The process has had a profound effect on many of the designers involved. “Because Richard [Danne] is still alive, we have seen how he has experienced the whole journey. It’s been great to see how this has validated—almost vindicated—his career,” says Smyth. “And we have become good friends with Richard.”
Perhaps the two manuals have been called design bibles so many times because they were constructed with the divine purpose to help designers and the general public make sense of things. They changed mass perception and engagement, branding work, and expectations of quality. Now, Smyth and Reed have flipped the script: they’ve redesigned the system of how to make a book.
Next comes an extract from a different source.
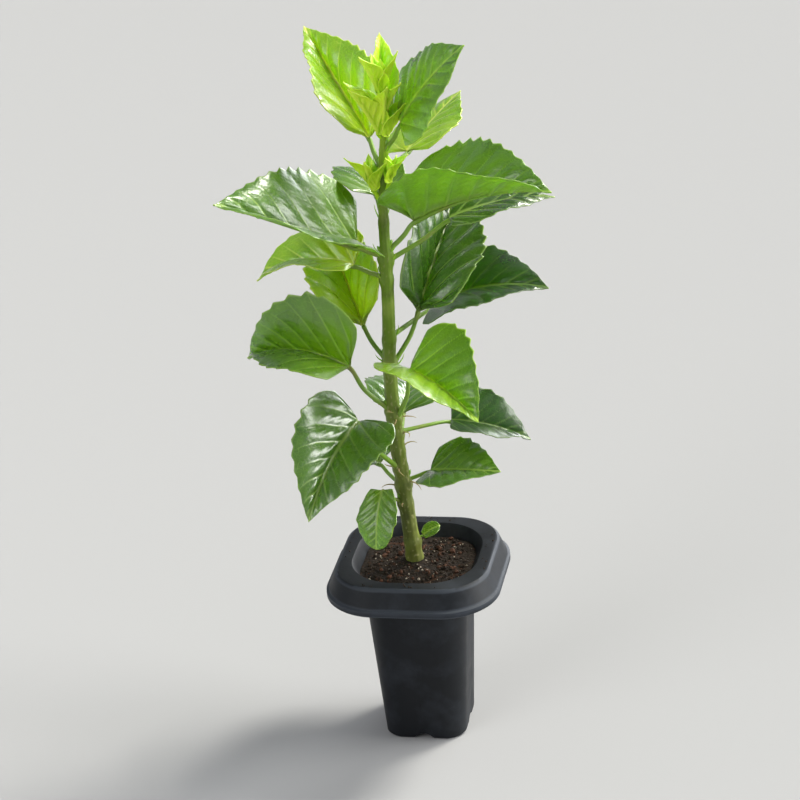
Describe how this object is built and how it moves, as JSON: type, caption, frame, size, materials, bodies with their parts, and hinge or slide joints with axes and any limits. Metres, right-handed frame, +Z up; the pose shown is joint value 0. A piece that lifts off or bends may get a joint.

Whether they realize it, Smyth and Reed have given those invisible hands great visibility again in a totally new way. For a long time, these manuals have helped get us where we are going—literally, but also generally—in a language many don’t realize was designed for us. I suppose that’s the point. Massimo Vignelli once said, “I like design to be semantically correct, syntactically consistent, and pragmatically understandable. I like it to be visually powerful, intellectually elegant, and above all timeless.”